The Rule of 72 Works Best When You Know Its Limits
June 1, 2026 · 2 min read

The Rule of 72 Works Best When You Know Its Limits

Most people use the Rule of 72 correctly about half the time, and the other half they're fooling themselves with a number that quietly overpromises.

By the Online Calculator Base editorial team

What Most People Get Wrong About the Math

The rule is simple: divide 72 by your annual interest rate and you get the number of years it takes to double your money. At 6%, that's 12 years. At 8%, it's 9 years. Clean, fast, no calculator required.

But the shortcut assumes continuous, uninterrupted compounding at a fixed rate. Real investments don't work that way. A stock fund that averages 8% over a decade might return 22% one year and lose 14% the next. Sequence matters. The Rule of 72 treats every year as identical, which is useful for rough estimates but dangerous for actual planning.

Where the Rule Breaks Down at Today's Rates

The rule is actually most accurate between 6% and 10%. Outside that band, the approximation drifts. At 2%, dividing 72 gives you 36 years, but the precise answer using logarithms is 35 years. At 20%, the rule says 3.6 years; reality is closer to 3.8. A two-to-four month gap sounds minor until you're stress-testing a retirement projection. Try the doubling time calculator to see your own numbers.

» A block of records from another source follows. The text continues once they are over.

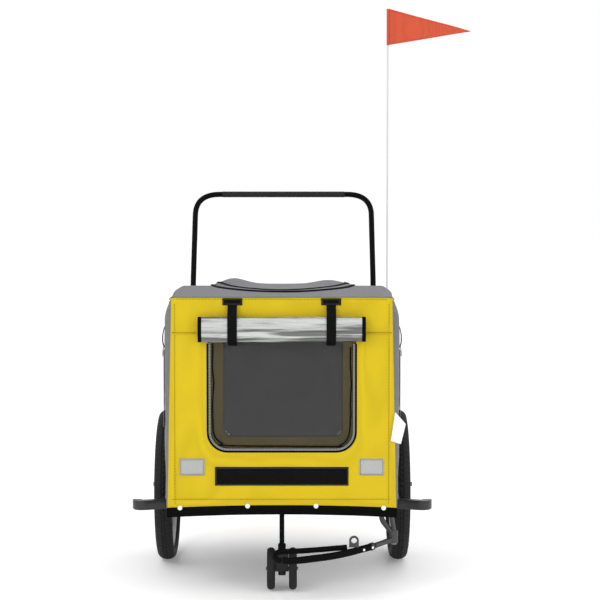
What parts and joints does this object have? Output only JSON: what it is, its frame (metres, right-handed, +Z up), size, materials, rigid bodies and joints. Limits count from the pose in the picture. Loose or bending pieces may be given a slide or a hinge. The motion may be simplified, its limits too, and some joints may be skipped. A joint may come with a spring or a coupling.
{
  "type": "bicycle trailer",
  "caption": "Fabric box-cabin bicycle trailer and stroller with two large rear wheels, a twin front caster, push handle, folded tow arm and pennant flag.",
  "frame": {"origin": "centre of the whole object's footprint on the ground, flag and tow arm included", "axes": "+Z up, -Y towards the front of the trailer, +X to the trailer's left side; the cabin's centre plane is at X = -0.074 m"},
  "size_m": [0.908, 0.9694, 1.502],
  "materials": {
    "painted_black_steel": "satin black powder coat",
    "bare_grey_steel": "grey zinc plated steel",
    "tyre_rubber": "matt black rubber",
    "yellow_oxford": "coated yellow oxford weave",
    "grey_oxford": "grey oxford weave",
    "floor_padding": "quilted dark grey fabric",
    "black_webbing": "black webbing and binding",
    "black_mesh": "black polyester mesh",
    "clear_film": "rolled clear vinyl film, glossy",
    "reflective_tape": "silver reflective tape",
    "black_plastic": "moulded black plastic",
    "floor_panel": "dark laminated board",
    "white_fibreglass": "white glass fibre rod",
    "orange_fabric": "bright orange thin fabric"
  },
  "bodies": {
    "chassis": {"base_frame": "painted_black_steel", "wheel_guard_left": "painted_black_steel", "wheel_guard_right": "painted_black_steel", "front_hoop": "painted_black_steel", "rear_hoop": "painted_black_steel", "roof_rail_left": "painted_black_steel", "roof_rail_right": "painted_black_steel", "handle_bracket_left": "painted_black_steel", "handle_bracket_right": "painted_black_steel", "caster_socket": "painted_black_steel", "tow_bracket": "painted_black_steel", "rear_axle_left": "bare_grey_steel", "rear_axle_right": "bare_grey_steel", "axle_nut_left": "bare_grey_steel", "axle_nut_right": "bare_grey_steel", "tow_pivot_pin": "bare_grey_steel", "front_panel": "yellow_oxford", "rear_panel": "yellow_oxford", "side_panel_left": "grey_oxford", "side_panel_right": "grey_oxford", "side_cover_roll_left": "grey_oxford", "side_cover_roll_right": "grey_oxford", "roof_panel": "grey_oxford", "roof_flap": "grey_oxford", "floor_mat": "floor_padding", "front_skirt": "black_webbing", "roll_strap_left": "black_webbing", "roll_strap_right": "black_webbing", "front_webbing": "black_webbing", "front_mesh_door": "black_mesh", "rear_mesh": "black_mesh", "side_mesh_left": "black_mesh", "side_mesh_right": "black_mesh", "rain_cover_roll": "clear_film", "reflector_left": "reflective_tape", "reflector_right": "reflective_tape", "handle_knob_left": "black_plastic", "handle_knob_right": "black_plastic", "flag_socket": "black_plastic", "floor_board": "floor_panel", "flag_pole": "white_fibreglass", "flag": "orange_fabric"},
    "left_wheel": {"rear_tyre_left": "tyre_rubber", "rear_rim_left": "bare_grey_steel", "rear_hub_left": "bare_grey_steel"},
    "right_wheel": {"rear_tyre_right": "tyre_rubber", "rear_rim_right": "bare_grey_steel", "rear_hub_right": "bare_grey_steel"},
    "caster": {"caster_stem": "painted_black_steel", "caster_fork": "black_plastic", "caster_axle": "bare_grey_steel"},
    "caster_left": {"caster_wheel_left": "tyre_rubber"},
    "caster_right": {"caster_wheel_right": "tyre_rubber"},
    "tow_arm": {"tow_arm_joint": "bare_grey_steel", "tow_arm_tube": "painted_black_steel", "hitch_hook": "painted_black_steel", "tow_eye": "bare_grey_steel"},
    "handle": {"handle_bar": "painted_black_steel"}
  },
  "joints": [
    {"name": "left_wheel_spin", "type": "hinge", "parent": "chassis", "child": "left_wheel", "pos_m": [0.234, 0.02471, 0.2], "axis": [1, 0, 0], "continuous": true},
    {"name": "right_wheel_spin", "type": "hinge", "parent": "chassis", "child": "right_wheel", "pos_m": [-0.382, 0.02471, 0.2], "axis": [1, 0, 0], "continuous": true},
    {"name": "caster_swivel", "type": "hinge", "parent": "chassis", "child": "caster", "pos_m": [-0.074, -0.36329, 0.15], "axis": [0, 0, 1], "continuous": true},
    {"name": "caster_left_spin", "type": "hinge", "parent": "caster", "child": "caster_left", "pos_m": [-0.047, -0.34529, 0.0515], "axis": [1, 0, 0], "continuous": true},
    {"name": "caster_right_spin", "type": "hinge", "parent": "caster", "child": "caster_right", "pos_m": [-0.101, -0.34529, 0.0515], "axis": [1, 0, 0], "continuous": true},
    {"name": "tow_arm_swing", "type": "hinge", "parent": "chassis", "child": "tow_arm", "pos_m": [0.1995, -0.37529, 0.13], "axis": [0, 0, 1], "range_deg": [0, 70]},
    {"name": "handle_fold", "type": "hinge", "parent": "chassis", "child": "handle", "pos_m": [-0.074, 0.31271, 0.575], "axis": [-1, 0, 0], "range_deg": [0, 150]}
  ]
}
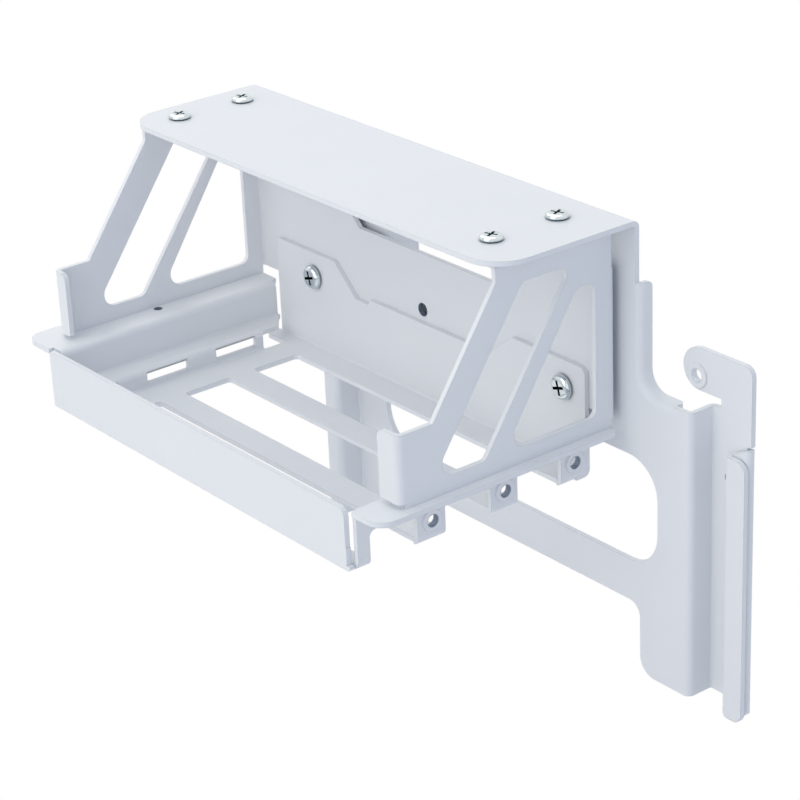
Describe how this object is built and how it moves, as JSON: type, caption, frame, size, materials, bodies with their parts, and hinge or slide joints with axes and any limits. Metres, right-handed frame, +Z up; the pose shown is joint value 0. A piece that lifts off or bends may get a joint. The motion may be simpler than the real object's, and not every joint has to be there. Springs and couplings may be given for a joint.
{
  "type": "gpu support bracket",
  "caption": "White folded sheet-metal bracket that holds an upright graphics card: slotted tray, open cage with cover, and a rear arm that fastens to the computer case.",
  "frame": {"origin": "centre of the case tab hole, on the front face of the case plate", "axes": "+Z up, +Y from the open front towards the rear arm, +X from the tongue slots towards the screw tabs"},
  "size_m": [0.1678, 0.0788, 0.1131],
  "materials": {
    "powder_coat": "fine satin powder coat",
    "screw_zinc": "bright zinc plate"
  },
  "bodies": {
    "root": {"tray": "powder_coat", "cage": "powder_coat", "cover": "powder_coat", "cover_screw_left_front": "screw_zinc", "cover_screw_left_back": "screw_zinc", "cover_screw_right_front": "screw_zinc", "cover_screw_right_back": "screw_zinc", "tray_screw_left": "screw_zinc", "tray_screw_right": "screw_zinc"}
  },
  "joints": []
}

With high-yield savings accounts now sitting around 4.5% to 5%, plenty of savers are applying the rule to their cash positions. At 5%, the rule predicts 14.4 years to double. That's accurate enough for a quick gut check, but it assumes you never touch the account and the rate holds steady. Neither is likely over 14 years.

If you want to cross-check your mental math quickly, a dedicated doubling time calculator does the precise logarithmic calculation instantly, so you can see exactly how far the approximation is off before you commit to a savings goal.

The Inflation Twist Most Investors Ignore

Here's a scenario that catches people off guard. Say your portfolio earns 7% annually and inflation runs at 3%. Your nominal doubling time is about 10.3 years by the rule. But your real purchasing power doubles much more slowly because you're only gaining 4% in real terms, which pushes the actual doubling time to 18 years.

Retirees in particular need to make this adjustment. Doubling a nominal account balance is emotionally satisfying but financially misleading if inflation is quietly eating 30% to 40% of the purchasing power over that same period. Run the rule twice: once with your expected return, and once with your return minus expected inflation. The gap between those two numbers is what inflation actually costs you.

When the Rule of 72 Is Exactly Right for the Job

None of this means the rule is useless. It's a remarkably good tool for comparing options side by side. If you're deciding between a fund charging 0.1% in fees versus one charging 1%, the Rule of 72 makes the cost vivid fast. At 7% net, your money doubles in about 10 years. At 6% net after that extra 1% fee, it takes 12 years. That's two full years of growth sacrificed to fees, and most people would never feel that drag without a quick mental calculation.

The rule also shines in conversations, not spreadsheets. When you're talking to a family member about why starting to save at 25 beats starting at 35, rattling off precise compound interest formulas kills the conversation. Saying 'at 6%, your money doubles every 12 years' lands immediately. Use it to make a point, then rely on precise tools to make a plan.